12. UK redundancy tools and resources
UK Redundancy Pay Calculator
Statutory + ex-gratia + £30k tax-free portion
UK Redundancy Scenarios
10 specific UK redundancy situations explained
UK Redundancy Rights
Statutory protections, consultation, fair selection
UK Notice Period Guide
Notice during redundancy, garden leave, PILON
UK Take-Home Pay Calculator
Model net pay during notice and PILON
UK CV Format Guide
Update your CV after redundancy
UK Interview Guide 2026
Prepare for next-role interviews
UK Career Change Guide
Use redundancy as career pivot opportunity
Common UK redundancy questions
- What is redundancy in UK employment law in 2026?
- UK redundancy is when your employer ends your employment because the role itself is no longer needed — the business is closing, the workplace is closing, the type of work is no longer required, or fewer staff are needed for the work. Redundancy must be a genuine business reason, not a way to dismiss someone for performance issues. Employees with 2+ years of service have legal redundancy rights including consultation, fair selection, statutory redundancy pay, and the right to claim unfair dismissal if the process isn't followed properly.
- How much is statutory redundancy pay in the UK 2026?
- UK statutory redundancy pay (2026/27) is calculated by age band: 0.5 weeks' pay per year of service if under 22; 1 week's pay per year if 22-40; 1.5 weeks' pay per year if 41+. The weekly pay is capped at £719/week (uprated April 2026) and length of service is capped at 20 years. Maximum statutory redundancy is 20 × 1.5 × £719 = £21,570. Up to £30,000 of total redundancy payment (statutory + ex-gratia + PILON in some cases) is tax-free.
- How long does the UK redundancy process take?
- Minimum 30 days for collective redundancies of 20-99 staff at one establishment; 45 days for 100+ staff.
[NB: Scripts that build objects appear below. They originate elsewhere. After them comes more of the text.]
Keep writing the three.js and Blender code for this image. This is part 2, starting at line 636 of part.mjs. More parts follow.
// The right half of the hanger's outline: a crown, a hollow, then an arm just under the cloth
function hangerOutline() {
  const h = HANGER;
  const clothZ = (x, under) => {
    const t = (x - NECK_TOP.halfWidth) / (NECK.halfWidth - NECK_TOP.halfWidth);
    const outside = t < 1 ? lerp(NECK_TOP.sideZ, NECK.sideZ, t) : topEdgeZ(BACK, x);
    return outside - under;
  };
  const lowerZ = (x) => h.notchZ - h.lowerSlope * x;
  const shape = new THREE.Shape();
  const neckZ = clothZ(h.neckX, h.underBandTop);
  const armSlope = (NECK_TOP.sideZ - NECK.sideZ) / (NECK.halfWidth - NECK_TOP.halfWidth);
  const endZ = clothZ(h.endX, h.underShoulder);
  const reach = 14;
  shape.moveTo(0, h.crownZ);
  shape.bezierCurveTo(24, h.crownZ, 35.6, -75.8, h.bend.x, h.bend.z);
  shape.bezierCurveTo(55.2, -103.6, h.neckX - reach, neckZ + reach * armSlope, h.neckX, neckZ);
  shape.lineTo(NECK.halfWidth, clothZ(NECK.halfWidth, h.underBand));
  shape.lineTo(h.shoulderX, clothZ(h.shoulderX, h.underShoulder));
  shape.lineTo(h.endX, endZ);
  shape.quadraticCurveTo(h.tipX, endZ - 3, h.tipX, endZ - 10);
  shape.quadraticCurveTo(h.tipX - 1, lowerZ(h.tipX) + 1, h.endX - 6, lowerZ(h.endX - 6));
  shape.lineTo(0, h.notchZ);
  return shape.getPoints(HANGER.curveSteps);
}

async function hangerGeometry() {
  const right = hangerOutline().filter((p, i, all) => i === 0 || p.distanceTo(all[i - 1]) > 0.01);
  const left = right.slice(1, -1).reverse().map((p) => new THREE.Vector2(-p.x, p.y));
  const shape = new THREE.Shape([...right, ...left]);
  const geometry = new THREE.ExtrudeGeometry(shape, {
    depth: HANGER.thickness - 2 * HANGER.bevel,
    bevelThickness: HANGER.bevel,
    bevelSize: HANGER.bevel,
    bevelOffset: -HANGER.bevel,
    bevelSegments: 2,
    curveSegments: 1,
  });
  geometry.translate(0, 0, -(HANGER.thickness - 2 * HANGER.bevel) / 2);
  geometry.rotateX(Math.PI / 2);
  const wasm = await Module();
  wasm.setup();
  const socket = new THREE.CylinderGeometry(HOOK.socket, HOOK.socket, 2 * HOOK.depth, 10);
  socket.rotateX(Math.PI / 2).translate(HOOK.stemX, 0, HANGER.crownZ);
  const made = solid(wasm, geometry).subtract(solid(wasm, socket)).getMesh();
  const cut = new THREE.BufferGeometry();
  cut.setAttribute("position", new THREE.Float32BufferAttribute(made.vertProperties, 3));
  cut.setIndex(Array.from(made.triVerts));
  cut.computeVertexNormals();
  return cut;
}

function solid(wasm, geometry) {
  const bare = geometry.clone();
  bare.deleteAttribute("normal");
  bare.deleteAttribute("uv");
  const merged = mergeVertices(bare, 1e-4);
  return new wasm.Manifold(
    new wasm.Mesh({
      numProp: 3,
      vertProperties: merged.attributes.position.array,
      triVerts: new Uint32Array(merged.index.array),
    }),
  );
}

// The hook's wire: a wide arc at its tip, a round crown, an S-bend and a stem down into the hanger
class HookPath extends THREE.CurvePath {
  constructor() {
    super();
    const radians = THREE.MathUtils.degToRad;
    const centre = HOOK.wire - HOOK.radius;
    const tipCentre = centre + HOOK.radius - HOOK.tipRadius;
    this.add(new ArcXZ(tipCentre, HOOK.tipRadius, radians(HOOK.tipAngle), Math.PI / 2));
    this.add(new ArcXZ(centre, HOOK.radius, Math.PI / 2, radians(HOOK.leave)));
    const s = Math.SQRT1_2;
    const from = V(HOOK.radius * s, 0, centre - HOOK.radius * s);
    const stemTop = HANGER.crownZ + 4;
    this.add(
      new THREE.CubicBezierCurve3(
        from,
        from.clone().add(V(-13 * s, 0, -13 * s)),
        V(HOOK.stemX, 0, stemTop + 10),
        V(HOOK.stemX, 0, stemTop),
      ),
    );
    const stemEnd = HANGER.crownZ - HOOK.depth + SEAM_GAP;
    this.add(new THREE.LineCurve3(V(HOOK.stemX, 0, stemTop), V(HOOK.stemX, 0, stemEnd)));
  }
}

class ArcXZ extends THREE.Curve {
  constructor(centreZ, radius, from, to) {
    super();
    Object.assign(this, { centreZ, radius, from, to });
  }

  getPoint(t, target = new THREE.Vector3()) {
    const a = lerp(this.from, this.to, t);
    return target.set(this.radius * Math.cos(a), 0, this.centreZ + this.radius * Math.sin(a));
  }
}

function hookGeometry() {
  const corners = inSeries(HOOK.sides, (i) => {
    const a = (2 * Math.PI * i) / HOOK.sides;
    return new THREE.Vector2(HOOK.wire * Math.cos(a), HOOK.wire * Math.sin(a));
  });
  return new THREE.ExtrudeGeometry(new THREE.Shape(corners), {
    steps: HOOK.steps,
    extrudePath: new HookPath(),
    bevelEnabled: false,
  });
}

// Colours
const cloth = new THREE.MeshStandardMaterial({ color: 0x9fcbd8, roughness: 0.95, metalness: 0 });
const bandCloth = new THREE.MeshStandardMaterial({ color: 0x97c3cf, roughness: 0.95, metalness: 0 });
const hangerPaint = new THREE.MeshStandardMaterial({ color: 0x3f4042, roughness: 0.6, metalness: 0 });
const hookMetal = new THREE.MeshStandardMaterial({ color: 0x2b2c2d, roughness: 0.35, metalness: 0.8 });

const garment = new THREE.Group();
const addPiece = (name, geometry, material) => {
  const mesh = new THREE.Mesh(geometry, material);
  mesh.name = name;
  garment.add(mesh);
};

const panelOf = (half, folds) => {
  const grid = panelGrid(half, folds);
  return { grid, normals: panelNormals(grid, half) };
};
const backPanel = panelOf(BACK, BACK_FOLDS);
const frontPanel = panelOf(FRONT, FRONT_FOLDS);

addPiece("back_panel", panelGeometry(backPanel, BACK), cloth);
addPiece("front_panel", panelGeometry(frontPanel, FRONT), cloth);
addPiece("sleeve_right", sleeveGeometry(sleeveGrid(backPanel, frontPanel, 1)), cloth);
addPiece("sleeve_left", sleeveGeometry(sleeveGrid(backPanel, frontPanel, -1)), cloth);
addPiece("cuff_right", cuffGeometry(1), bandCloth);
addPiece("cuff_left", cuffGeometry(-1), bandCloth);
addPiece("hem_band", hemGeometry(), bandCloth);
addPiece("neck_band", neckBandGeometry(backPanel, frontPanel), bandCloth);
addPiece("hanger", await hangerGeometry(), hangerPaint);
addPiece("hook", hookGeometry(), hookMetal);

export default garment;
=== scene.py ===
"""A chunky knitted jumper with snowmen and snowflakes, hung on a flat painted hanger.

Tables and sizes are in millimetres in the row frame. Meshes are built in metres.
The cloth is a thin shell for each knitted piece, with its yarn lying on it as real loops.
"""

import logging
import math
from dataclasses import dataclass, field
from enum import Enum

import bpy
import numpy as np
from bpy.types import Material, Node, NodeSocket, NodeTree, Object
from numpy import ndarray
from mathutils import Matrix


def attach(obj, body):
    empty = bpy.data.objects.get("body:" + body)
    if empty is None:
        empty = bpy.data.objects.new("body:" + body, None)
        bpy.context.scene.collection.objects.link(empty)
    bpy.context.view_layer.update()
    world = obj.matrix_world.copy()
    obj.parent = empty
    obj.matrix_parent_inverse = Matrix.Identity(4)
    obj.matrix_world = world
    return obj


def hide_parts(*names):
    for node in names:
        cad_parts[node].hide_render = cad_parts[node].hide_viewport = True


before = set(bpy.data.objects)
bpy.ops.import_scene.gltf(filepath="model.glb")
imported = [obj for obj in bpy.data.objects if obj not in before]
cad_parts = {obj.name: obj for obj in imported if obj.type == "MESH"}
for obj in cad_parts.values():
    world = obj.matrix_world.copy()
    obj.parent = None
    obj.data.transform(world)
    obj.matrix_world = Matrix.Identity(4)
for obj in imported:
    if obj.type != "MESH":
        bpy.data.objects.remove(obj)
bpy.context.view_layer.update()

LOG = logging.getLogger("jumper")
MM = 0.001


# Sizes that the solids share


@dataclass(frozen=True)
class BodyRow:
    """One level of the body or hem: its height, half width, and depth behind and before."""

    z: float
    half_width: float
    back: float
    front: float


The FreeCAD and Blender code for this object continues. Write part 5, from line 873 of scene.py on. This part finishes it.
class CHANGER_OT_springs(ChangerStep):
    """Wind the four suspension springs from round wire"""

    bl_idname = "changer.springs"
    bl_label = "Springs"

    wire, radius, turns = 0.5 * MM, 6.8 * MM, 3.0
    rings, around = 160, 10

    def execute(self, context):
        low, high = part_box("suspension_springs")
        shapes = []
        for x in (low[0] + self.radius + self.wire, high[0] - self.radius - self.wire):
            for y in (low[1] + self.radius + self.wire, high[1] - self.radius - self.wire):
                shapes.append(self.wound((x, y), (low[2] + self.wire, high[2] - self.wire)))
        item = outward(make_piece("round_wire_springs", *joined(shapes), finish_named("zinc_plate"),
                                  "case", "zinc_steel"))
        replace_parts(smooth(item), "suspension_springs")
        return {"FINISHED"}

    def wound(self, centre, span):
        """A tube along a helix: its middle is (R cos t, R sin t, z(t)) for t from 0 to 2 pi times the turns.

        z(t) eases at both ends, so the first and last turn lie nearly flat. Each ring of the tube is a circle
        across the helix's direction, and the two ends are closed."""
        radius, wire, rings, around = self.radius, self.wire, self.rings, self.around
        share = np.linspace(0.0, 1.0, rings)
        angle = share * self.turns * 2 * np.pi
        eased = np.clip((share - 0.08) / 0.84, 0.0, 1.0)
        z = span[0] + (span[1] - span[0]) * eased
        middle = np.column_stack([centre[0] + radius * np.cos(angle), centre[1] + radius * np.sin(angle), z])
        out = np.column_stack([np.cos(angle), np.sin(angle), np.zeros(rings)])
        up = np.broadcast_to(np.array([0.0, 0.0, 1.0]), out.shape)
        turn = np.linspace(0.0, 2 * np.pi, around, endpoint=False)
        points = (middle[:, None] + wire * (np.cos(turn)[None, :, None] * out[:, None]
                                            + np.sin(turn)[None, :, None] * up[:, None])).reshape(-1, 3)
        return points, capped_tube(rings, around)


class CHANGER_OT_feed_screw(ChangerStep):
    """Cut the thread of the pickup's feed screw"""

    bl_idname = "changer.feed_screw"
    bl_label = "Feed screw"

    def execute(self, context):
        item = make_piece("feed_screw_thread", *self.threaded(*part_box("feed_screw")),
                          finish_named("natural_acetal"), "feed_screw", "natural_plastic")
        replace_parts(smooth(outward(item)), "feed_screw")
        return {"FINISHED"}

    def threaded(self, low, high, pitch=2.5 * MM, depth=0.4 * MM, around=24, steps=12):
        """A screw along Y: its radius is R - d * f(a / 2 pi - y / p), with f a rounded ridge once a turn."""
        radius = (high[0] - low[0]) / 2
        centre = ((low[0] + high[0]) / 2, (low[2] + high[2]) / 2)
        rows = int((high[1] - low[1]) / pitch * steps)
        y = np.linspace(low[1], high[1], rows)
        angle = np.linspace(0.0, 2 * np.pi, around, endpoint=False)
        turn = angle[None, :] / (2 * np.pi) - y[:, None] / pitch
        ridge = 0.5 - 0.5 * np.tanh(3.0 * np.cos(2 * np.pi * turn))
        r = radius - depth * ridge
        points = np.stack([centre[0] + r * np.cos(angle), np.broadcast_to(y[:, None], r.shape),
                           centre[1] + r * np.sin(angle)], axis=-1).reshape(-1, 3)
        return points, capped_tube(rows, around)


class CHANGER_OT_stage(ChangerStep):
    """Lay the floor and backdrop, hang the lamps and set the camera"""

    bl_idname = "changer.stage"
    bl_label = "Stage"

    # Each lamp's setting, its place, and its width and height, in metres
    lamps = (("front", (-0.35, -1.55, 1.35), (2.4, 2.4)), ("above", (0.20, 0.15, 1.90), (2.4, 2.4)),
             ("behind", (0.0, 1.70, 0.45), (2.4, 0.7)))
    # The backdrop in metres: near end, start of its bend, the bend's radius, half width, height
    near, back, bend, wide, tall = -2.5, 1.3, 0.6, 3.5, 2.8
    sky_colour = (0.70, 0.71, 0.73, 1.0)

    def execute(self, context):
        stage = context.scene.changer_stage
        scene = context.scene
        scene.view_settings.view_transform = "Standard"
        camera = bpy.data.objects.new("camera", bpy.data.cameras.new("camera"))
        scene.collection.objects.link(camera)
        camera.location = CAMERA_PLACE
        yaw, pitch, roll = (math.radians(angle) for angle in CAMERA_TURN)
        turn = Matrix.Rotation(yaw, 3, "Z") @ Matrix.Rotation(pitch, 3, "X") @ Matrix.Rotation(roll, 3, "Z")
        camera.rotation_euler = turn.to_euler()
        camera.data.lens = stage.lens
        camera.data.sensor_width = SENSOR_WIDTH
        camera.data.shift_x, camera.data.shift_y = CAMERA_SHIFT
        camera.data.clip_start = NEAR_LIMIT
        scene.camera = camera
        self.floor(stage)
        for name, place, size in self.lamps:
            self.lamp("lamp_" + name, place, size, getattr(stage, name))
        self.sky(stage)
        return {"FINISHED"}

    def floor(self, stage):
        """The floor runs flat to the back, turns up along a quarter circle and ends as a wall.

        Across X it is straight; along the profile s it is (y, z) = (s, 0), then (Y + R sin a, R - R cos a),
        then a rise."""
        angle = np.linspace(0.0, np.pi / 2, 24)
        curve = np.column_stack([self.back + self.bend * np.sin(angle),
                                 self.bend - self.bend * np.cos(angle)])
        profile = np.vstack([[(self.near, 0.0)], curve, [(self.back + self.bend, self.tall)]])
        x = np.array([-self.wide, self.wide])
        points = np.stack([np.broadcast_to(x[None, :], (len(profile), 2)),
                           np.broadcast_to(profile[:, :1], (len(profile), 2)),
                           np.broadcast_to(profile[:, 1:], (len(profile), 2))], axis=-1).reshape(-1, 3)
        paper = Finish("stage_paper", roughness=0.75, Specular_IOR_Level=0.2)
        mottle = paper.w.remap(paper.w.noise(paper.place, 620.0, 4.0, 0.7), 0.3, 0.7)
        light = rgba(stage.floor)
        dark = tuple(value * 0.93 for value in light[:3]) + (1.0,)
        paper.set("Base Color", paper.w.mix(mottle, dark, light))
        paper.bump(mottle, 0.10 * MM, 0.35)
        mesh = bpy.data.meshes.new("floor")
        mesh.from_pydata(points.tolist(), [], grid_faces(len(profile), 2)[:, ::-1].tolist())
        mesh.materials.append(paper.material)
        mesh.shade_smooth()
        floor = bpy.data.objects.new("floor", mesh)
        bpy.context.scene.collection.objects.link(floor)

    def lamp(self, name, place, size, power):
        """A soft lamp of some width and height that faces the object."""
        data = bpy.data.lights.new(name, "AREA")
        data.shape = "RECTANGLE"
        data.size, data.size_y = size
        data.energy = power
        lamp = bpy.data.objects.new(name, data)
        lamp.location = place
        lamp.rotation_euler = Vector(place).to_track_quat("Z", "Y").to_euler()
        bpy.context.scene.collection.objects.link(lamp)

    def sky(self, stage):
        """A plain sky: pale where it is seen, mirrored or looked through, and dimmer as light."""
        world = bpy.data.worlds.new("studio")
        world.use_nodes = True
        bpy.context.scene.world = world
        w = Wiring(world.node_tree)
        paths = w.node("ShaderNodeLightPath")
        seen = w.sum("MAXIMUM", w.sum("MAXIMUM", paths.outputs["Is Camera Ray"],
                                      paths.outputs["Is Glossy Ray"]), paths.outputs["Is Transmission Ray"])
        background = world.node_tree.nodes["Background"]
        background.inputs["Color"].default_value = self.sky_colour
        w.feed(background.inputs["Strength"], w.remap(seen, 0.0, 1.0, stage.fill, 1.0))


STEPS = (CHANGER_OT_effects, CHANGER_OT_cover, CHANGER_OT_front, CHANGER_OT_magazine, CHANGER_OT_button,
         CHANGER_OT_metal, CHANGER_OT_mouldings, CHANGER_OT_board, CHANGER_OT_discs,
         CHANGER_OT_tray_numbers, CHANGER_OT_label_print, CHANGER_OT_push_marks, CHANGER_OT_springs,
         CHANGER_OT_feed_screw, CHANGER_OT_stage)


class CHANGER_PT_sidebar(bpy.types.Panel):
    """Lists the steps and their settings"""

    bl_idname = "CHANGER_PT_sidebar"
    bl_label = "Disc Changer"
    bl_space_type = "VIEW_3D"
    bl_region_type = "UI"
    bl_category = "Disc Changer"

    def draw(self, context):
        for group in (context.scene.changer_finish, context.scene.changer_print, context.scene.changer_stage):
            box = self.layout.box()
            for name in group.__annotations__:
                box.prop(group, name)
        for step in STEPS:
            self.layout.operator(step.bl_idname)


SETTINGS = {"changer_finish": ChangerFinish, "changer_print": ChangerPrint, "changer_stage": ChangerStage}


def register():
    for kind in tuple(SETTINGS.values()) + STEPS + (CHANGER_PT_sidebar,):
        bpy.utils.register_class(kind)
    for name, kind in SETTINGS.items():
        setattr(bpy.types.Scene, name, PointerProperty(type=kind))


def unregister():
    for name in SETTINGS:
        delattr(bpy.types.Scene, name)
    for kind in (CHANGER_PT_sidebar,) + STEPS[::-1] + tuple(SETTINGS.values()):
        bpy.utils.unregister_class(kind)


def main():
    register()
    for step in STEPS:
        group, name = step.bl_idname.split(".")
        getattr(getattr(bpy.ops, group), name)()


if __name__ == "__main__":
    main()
For individual redundancies, the consultation period must be 'meaningful' — usually 2-4 weeks of fair process. The whole process from announcement to final exit typically takes 6-12 weeks for individual redundancies, longer for large collective redundancies. Garden leave or PILON often follows the formal redundancy date.
- Can I refuse a UK redundancy?
- Generally no — redundancy is the employer's decision based on business need. However, you have rights: (1) the redundancy must be a genuine business reason, (2) selection criteria must be objective and fairly applied, (3) the consultation process must be meaningful, (4) the employer must consider alternative roles. If any of these are breached, you may have grounds for unfair dismissal. The role of refusing redundancy is usually about challenging the process, not the underlying business decision.
- What is a UK settlement agreement?
- A settlement agreement (formerly 'compromise agreement') is a legally binding agreement where the employee gives up the right to bring legal claims against the employer in exchange for a financial payment. UK settlement agreements are common in redundancy situations, especially where ex-gratia (above-statutory) payments are made. The agreement must be in writing, the employee must take independent legal advice (typically employer-paid £500-£1,500), and the agreement must specifically mention the claims being waived. Don't sign without legal review.
- What should I do immediately if I am told I am at risk of redundancy?
- Five priorities in week 1: (1) Get the redundancy notification in writing — don't rely on verbal communications. (2) Calculate your statutory redundancy entitlement using our redundancy calculator. (3) Update your CV and LinkedIn while you have time. (4) Save 3-6 months of expenses if possible. (5) Don't sign anything (especially settlement agreements) without legal advice. Treat the consultation period as job search time — UK employers typically expect this and it's legally protected (paid time off to look for work after 2+ years service).